Solution 3: No reactivity, database computing. Easiest. For medium to large data sets. Enter the aggregate query. Run the query in a publish function, iterate over it and uses the added/changed/removed API to dump the results into a client-side collection. Implemented in the database layer, this takes the computation off of your server and your client. IIRC, you can spawn multiple secondary databases on other processors to horizontally scale when you have “too many” people subscribing to this query, since reads can be done from any db instance. Check out meteorhacks:cluster it looks pretty good. For aggregation, meteorhacks:aggregate. This solution is probably the most scalable.

Solution 4: Pseudo-reactive server/database computing. Difficult. Use a Cache on the server to keep track of what aggregation results you already sent to the client. This will prevent you from sending duplicate data, and it will let you diff results on the server to send only changes. This will waste less bandwith, but use more CPU. You can use the Meteor.onConnected callback to instantiate a Cache for each client.

The great thing about using publish/subscribe functionality for aggregate queries instead of direct method calls is that the behavior is undecipherable from live-queries on the client, so you can write the same code on the client as you would with a non-aggregate query…

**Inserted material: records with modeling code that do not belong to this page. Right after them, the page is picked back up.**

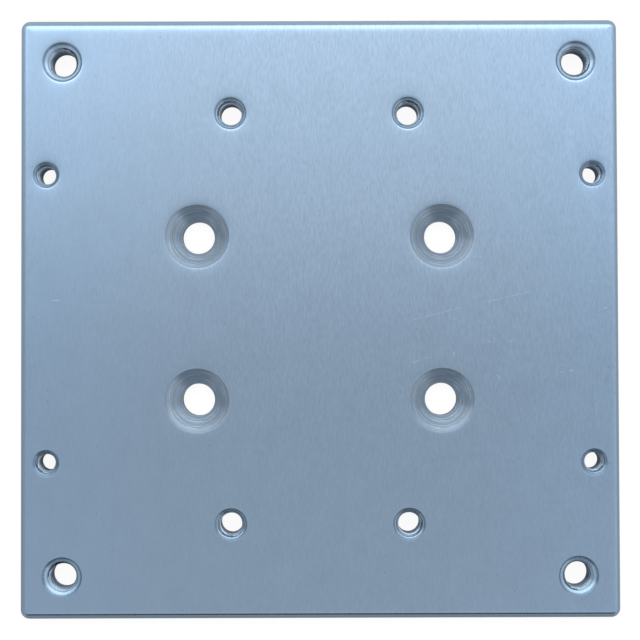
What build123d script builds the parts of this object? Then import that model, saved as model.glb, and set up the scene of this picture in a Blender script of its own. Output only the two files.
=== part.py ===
"""Square aluminium cover plate, machined from one piece of plate stock.

The plate lies flat with its countersunk face up. The origin is the centre of the back face, X runs
across the plate, Y runs along it and Z points out of the front face. All sizes are in millimetres.
"""

import os
from math import radians, tan

from build123d import *

# Blank
plate_width = 120.0  # along X
plate_length = 120.0  # along Y
plate_thickness = 5.0
corner_radius = 1.8  # of the outline, seen from above
edge_chamfer = 1.0  # around the outline at both faces

# Screw holes: four clearance holes for M6 flat-head screws, in a rectangle about the middle
screw_spacing_x = 49.0
screw_spacing_y = 32.8
screw_hole_diameter = 6.5
screw_head_diameter = 12.7  # of the countersink where it meets the front face
screw_head_angle = 90.0
screw_hole_deburr = 0.3  # at the back face

# Tapped holes are bored at the tap drill's diameter. A wide cone at the front face leads the screw
# in, and a small one at the back face clears the thread.
tap_mouth_angle = 90.0
thread_clearance = 0.1  # between the thread and the rim of the back cone, all round

# Corner holes: an M6 thread in each corner
corner_hole_inset = 8.5  # from the two nearest edges to the hole's axis
corner_thread_diameter = 6.0
corner_tap_drill = 5.0
corner_mouth_diameter = 7.9

# End holes: two M5 threads at each end of the plate's length
end_hole_inset = 18.9  # from the nearest end to the hole's axis
end_hole_spacing = 35.6
end_thread_diameter = 5.0
end_tap_drill = 4.3
end_mouth_diameter = 6.4

# Side holes: two M4 threads at each side of the plate's width
side_hole_inset = 5.3  # from the nearest side to the hole's axis
side_hole_spacing = 57.6
side_thread_diameter = 4.0
side_tap_drill = 3.4
side_mouth_diameter = 5.2


def cone_depth(mouth_diameter, bore_diameter, angle):
    """Depth of a cone that narrows from its mouth to the bore."""
    return (mouth_diameter - bore_diameter) / 2 / tan(radians(angle / 2))


def hole_cutter(bore_diameter, front_diameter, front_depth, back_diameter, back_depth):
    """The metal that one hole removes: a bore right through, opened to a cone at each face."""
    with BuildPart() as cutter:
        with BuildSketch(Plane.XZ):
            with BuildLine():
                Polyline(
                    (0, 0),
                    (back_diameter / 2, 0),
                    (bore_diameter / 2, back_depth),
                    (bore_diameter / 2, plate_thickness - front_depth),
                    (front_diameter / 2, plate_thickness),
                    (0, plate_thickness),
                    close=True,
                )
            make_face()
        revolve(axis=Axis.Z)
    return cutter.part


def screw_hole():
    """A clearance hole, countersunk at the front and deburred at the back."""
    return hole_cutter(
        screw_hole_diameter,
        screw_head_diameter,
        cone_depth(screw_head_diameter, screw_hole_diameter, screw_head_angle),
        screw_hole_diameter + 2 * screw_hole_deburr,
        screw_hole_deburr,
    )


def tapped_hole(thread_diameter, tap_drill, mouth_diameter):
    """A hole ready for its thread, with a lead-in cone at the front and a small one at the back."""
    back_diameter = thread_diameter + 2 * thread_clearance
    return hole_cutter(
        tap_drill,
        mouth_diameter,
        cone_depth(mouth_diameter, tap_drill, tap_mouth_angle),
        back_diameter,
        cone_depth(back_diameter, tap_drill, tap_mouth_angle),
    )


def blank():
    """The plate before drilling: rounded corners, and a chamfer around each face."""
    with BuildPart() as stock:
        with BuildSketch():
            RectangleRounded(plate_width, plate_length, corner_radius)
        extrude(amount=plate_thickness)
        chamfer(faces().filter_by(Axis.Z).edges(), edge_chamfer)
    return stock.part


def hole_patterns():
    """Each kind of hole, with its spacing along X and Y. All patterns share the plate's centre."""
    return [
        (screw_hole(), screw_spacing_x, screw_spacing_y),
        (
            tapped_hole(corner_thread_diameter, corner_tap_drill, corner_mouth_diameter),
            plate_width - 2 * corner_hole_inset,
            plate_length - 2 * corner_hole_inset,
        ),
        (
            tapped_hole(end_thread_diameter, end_tap_drill, end_mouth_diameter),
            end_hole_spacing,
            plate_length - 2 * end_hole_inset,
        ),
        (
            tapped_hole(side_thread_diameter, side_tap_drill, side_mouth_diameter),
            plate_width - 2 * side_hole_inset,
            side_hole_spacing,
        ),
    ]


def cover_plate():
    """The finished plate: the blank with its four patterns of four holes."""
    with BuildPart() as plate:
        add(blank())
        for cutter, spacing_x, spacing_y in hole_patterns():
            with GridLocations(spacing_x, spacing_y, 2, 2):
                add(cutter, mode=Mode.SUBTRACT)
    return plate.part


os.makedirs("parts", exist_ok=True)
export_step(cover_plate(), "parts/cover_plate.step")
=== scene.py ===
"""Looks of a square aluminium cover plate: brushed faces, milled edges, countersunk screw holes
and tapped holes with real threads. The plate is modelled in millimetres, in its own frame, and
scaled to metres at the end."""

from math import cos, pi, radians, sin, sqrt, tan

import bmesh
import bpy
from mathutils import Matrix, Vector


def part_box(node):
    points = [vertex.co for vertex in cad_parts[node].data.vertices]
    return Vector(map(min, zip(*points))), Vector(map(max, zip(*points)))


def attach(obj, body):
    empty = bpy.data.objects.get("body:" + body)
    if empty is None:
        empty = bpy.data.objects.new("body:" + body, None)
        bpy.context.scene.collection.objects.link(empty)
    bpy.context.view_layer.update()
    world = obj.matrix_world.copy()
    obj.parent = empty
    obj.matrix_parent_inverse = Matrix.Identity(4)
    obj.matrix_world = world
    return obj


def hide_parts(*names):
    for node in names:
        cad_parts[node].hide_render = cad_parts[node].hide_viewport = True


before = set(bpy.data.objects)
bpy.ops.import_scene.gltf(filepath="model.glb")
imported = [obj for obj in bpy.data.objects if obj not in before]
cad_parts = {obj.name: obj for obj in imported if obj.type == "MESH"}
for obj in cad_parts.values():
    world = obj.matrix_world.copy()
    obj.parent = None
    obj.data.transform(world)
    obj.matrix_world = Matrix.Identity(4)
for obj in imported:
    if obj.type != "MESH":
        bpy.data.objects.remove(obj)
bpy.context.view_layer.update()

MM = 0.001  # metres in a millimetre
same_place = 1e-4  # millimetres between points that count as one
cut_tolerance = 1e-5  # millimetres that a cut may miss its plane by

# Plate, in millimetres. The overall size comes from the frame.
plate_low, plate_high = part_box("cover_plate")
plate_width = (plate_high.x - plate_low.x) / MM
plate_length = (plate_high.y - plate_low.y) / MM
plate_thickness = (plate_high.z - plate_low.z) / MM
corner_radius = 1.8
corner_facets = 10
edge_chamfer = 1.0
edge_break = 0.3  # of the chamfer's own two edges
edge_break_steps = 3
square_edge = radians(80)  # an edge that turns by more than this is still square
chamfer_edge = radians(30)  # and by more than this, it borders a chamfer
sharp_edge = radians(40)  # and by more than this, it is shaded as a crease
flat_normal = 0.9999  # Z of a face's normal, above which it is part of the front or back
worn_normal = 0.8  # and above which the brush has reached it on a broken edge

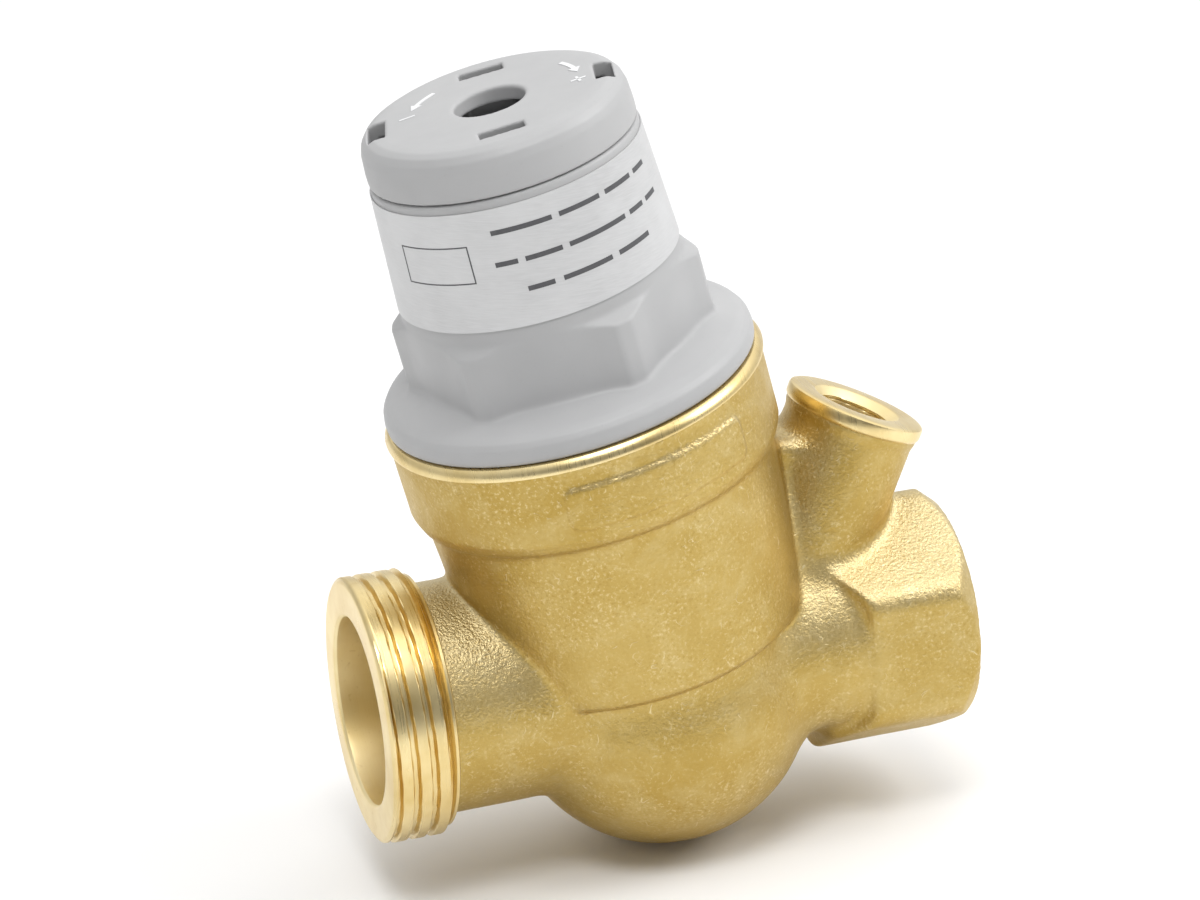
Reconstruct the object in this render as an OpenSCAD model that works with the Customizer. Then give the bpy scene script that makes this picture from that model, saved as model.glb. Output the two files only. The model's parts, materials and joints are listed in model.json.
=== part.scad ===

I currently use Solution 3 on my app. If your data is high sub-rate, and follows the following condition. Let x be the parameters of the subscription. Let f be the query results of the publish function: If x - x’ ~ dx implies f(x) - f(x’) ~ df, df/dx both very small then you can implement a “smart throttle” which determines if we should run another query:

Example: Locational data. If you have a reactive subscription (in a computation/autorun) that depends on geoCoordinates (reactively), then we DO NOT want to re-run the aggregation on the server if the new location is very close to the old location because we can assume that the new results will be no different than the old ones. Again, it depends highly on your data.